Why I Choose to Talk About My Family's 'Secret' History of Mental Illness


I never met my grandfather. He died by suicide when my mom was just a little girl. The story: a veteran, a father with four little girls waiting at home, my mom being one, got drunk one night and fell off the Ambassador Bridge. That’s the story, at least the one my mom and her sisters were told to tell all the kids at school.

When I started college, my mom started acting strangely. On Valentine’s Day of that year I remember she went missing. No phone call, no note, nothing, just gone. Little did I know that would be the first of many of her disappearing acts. A few months later she was diagnosed as manic depressive, or bipolar.

These are a few of my “family secrets,” the things no one ever spoke about, the things that I wouldn’t learn until early adulthood, the things that I would find out inadvertently through a slip up in a conversation or through some disastrous turn of events. These are the things my family was too afraid to talk about.

I first started dealing with depression when I was in high school. It’s hard to exactly pinpoint when I had my first bout of depression. I just remember the numbing feeling. It was like someone had turned off all the lights inside of me, and I couldn’t get them to turn back on. I remember feeling alone, yet all the while wanting to be left alone. I didn’t want anyone’s pity or to hear the looming question, “What’s wrong with you?” Because truthfully, I did not know what was wrong with me.

I did not know why I suddenly was dealing with this ugly monster of depression, this shadow that never left my side. I would deal with periods of depression for weeks at a time and sometimes longer. I’d have thoughts, like “Why am I even here?” or “If I were to disappear, no one would even notice,” or “No one would miss me if I was gone,” but I was too afraid to take my own life. I remember thinking what a failure I was. I felt so useless.

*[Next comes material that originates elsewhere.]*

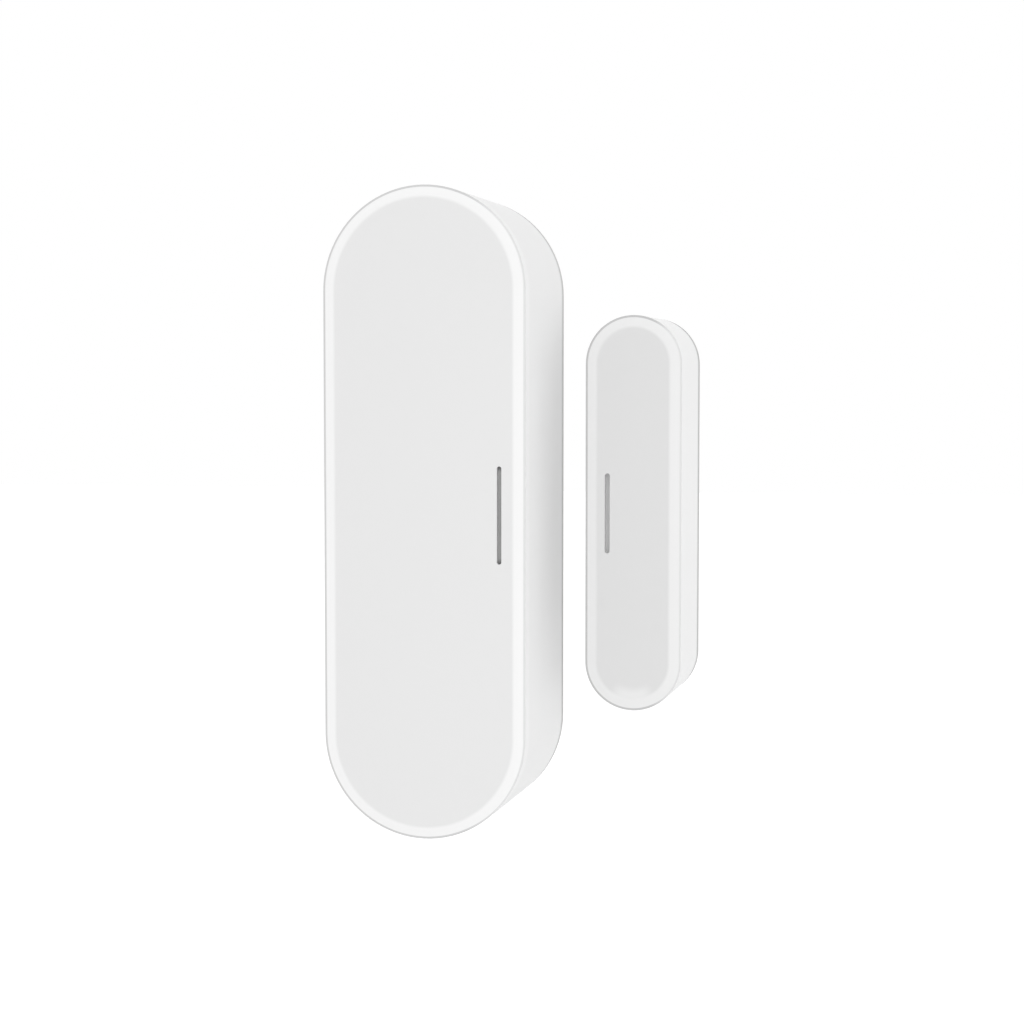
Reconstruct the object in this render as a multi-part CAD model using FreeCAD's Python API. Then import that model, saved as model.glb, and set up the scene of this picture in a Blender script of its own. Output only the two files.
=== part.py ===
"""Wireless door contact sensor: a battery-powered sensor unit and a smaller magnet unit beside it.

Millimetres. +Z is up along both units, -Y is the front, and the wall is the plane y = 0.
The origin is the centre of the sensor unit's adhesive pad, on the wall.
The sensor unit is sized from the inside out, round two AAA cells that lie side by side.
The magnet unit is sized in the same way, round its bar magnet.
"""

import FreeCAD, Part
import math
import os
from collections import namedtuple

os.makedirs("parts", exist_ok=True)

# ---- Cells and their contacts ----
cell_diameter = 10.5
cell_length = 44.5                # over the positive nub
cell_nub_diameter = 3.8
cell_nub_height = 1.0
cell_end_diameter = 8.8           # bare metal disc in each end of the jacket
cell_end_thickness = 0.2
cell_edge_radius = 0.4
cell_gap = 0.2                    # between the two cells
cell_side_clearance = 0.3         # from a cell to the housing wall
cell_cradle_clearance = 0.15      # from a cell to its cradle
contact_thickness = 0.4
contact_width = 8.0
contact_height = 6.8
contact_tab_width = 2.0
contact_tab_proud = 0.5           # tab end, past the front of the board
spring_length = 3.6               # as the closed bay holds it
spring_diameter = 5.4             # over the wire
spring_wire_diameter = 0.6
spring_turns = 3
spring_end_gap = 0.03

# ---- Both shells ----
cover_wall = 1.5
bevel_width = 1.4                 # band round the front face
bevel_rise = 0.25
bevel_blend_radius = 3.0          # softens the line between face and bevel
cover_edge = 0.25                 # height of the cover's side
cover_edge_radius = 0.06
seam_gap = 0.2                    # shadow line between cover and housing
seat_depth = 1.0                  # from the bevel's outer edge to the ledge that the cover sits on
lip_thickness = 0.5               # housing lip outside the cover's core
lip_clearance = 0.05
skirt_thickness = 0.8
skirt_depth = 1.15                # past the inner face of the cover
skirt_clearance = 0.1
rear_edge_radius = 0.3
barb_length = 4.0
barb_height = 0.6
barb_reach = 0.4
barb_from_arc = 8.0               # from a barb's centre to the start of the rounded end
barb_clearance = 0.1
pad_thickness = 0.8               # foam adhesive pad on the wall
plate_clearance = 0.2             # from a back plate to the housing round it
plate_edge_radius = 0.3
plate_skirt_thickness = 1.0
crush_rib_length = 6.0
crush_rib_clearance = 0.05

# ---- Sensor unit ----
sensor_wall = 1.5
sensor_plate_thickness = 1.8
sensor_plate_skirt = 1.6          # rim that stands on the front of the back plate
sensor_pad_inset = 2.0            # from the plate's edge to the pad's edge
cell_back_room = 2.0              # from the back plate to the cells
keeper_rib_width = 1.2            # ribs on the back plate that keep the cells down
keeper_rib_length = 30.0
keeper_rib_gap = 0.3
holder_floor = 0.95
holder_side_clearance = 0.3
holder_end_wall = 1.2
holder_end_margin = 0.95          # from the holder's end wall to the start of the rounded end
cradle_rise = 2.25                # cradle walls over their floor
deck_thickness = 1.0
contact_seat_gap = 0.2
solder_room = 1.0                 # between holder and board
board_thickness = 1.0
board_side_clearance = 0.3
front_room = 3.15                 # between board and cover
wall_screw_hole_diameter = 3.5
wall_screw_from_end = 7.3         # from a hole to the end of the back plate
wall_screw_pad_gap = 1.0
slot_width = 0.56                 # window of the light pipe
slot_length = 11.6
slot_from_edge = 3.08
pipe_clearance = 0.03
pipe_recess = 0.35                # from the front face to the end of the pipe
pipe_flange_width = 2.2
pipe_flange_length = 13.6
pipe_flange_thickness = 0.8
pipe_stem_width = 1.4
pipe_stem_length = 4.0
pipe_notch_gap = 0.4
led_gap = 0.3
shelf_width = 2.5                 # ledge in each rounded end that the board sits on
shelf_thickness = 1.2
screw_diameter = 1.9
screw_head_diameter = 3.8
screw_head_height = 1.3
screw_recess_width = 0.5
screw_recess_length = 2.2
screw_recess_depth = 0.7
screw_from_wall = 4.0             # in from the housing's rounded end
screw_angle = 30.0                # up from the start of the rounded end
screw_tip_gap = 0.4
boss_diameter = 4.0
boss_hole_clearance = 0.05
boss_cover_gap = 0.25
column_hole_clearance = 0.15
board_hole_clearance = 0.25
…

No one knew. No one knew I was walking through depression on and off throughout high school and college. I never told a soul. I felt so ashamed. Here I am, this girl involved in church and school, honor roll student, school newspaper editor, student government leader, pageant girl (basically the classic overachiever), struggling with thoughts of depression and suicide. I felt so ashamed. Who would believe me? Would people treat me differently? Would they laugh? If they knew I was struggling with something so heavy, would anyone stay?

To this day, I still occasionally deal with heavy thoughts, but those times of heaviness are a lot more few and far between. I have learned and am still learning to ask for help when I need it. I have learned that my voice is my most powerful tool, to say things like, “I am not OK,” or “I need help,” or “I need to rest.” My faith in God helps a lot, too. I have learned and am still learning to put my hope in someone so much bigger than me.

I understand now that my “family’s secrets” are not something I have to walk in the shadow of the rest of my life. Each day, I can choose to hope. I can choose to live. I can choose, in those heavy moments of life, to take my thoughts captive and replace them with truths. I can choose to exercise discipline over my mind and choose my thoughts carefully. I can choose to ask for help. I can choose to speak up, even if it’s hard or my voice shakes a bit. I choose.

When my vision gets a little blurry and when I am too weak to find my way back to a positive place, I find comfort in friendships that will reroute me back to a healthy place. They open up the curtains and remind me to let the light in. I find comfort in friends who reflect compassion, empathy, understanding, patience and humility. They remind me I am not alone.

When I hear stories of people who have taken their own lives, I have deep sense of understanding for them that I cannot explain. Some may call them, cowardly, weak or selfish. When I hear these stories, I see men and women, girls and boys who simply lost hope. They are people who got tired and they couldn’t find light anymore.

For anyone who has ever struggled with depression or mental illness of any kind, if we were together at this every moment, I’d give you my hand and hold yours tight. Because I have been there, too. I was once so ashamed of my story, but now I see so much purpose in it, to bring hope to people who are still hurting.

Secrets can weigh you down, isolate and make you feel ashamed. My family’s secrets are not a cross I have to bear. I am free to let them go, to talk about them, to not allow them to become my story.

Remember: There is always, always hope. Don’t forget. Even on your worst day. Even when the phone stops ringing. Even when you feel unlovable and unloved. Even when you feel ashamed. Even when you feel alone. Don’t give up. Please, don’t give up. There’s a bigger picture than you can imagine right now. There is purpose in your pain. You have a story to tell. You are here to help someone else. You are never alone. There is always hope. Don’t forget it.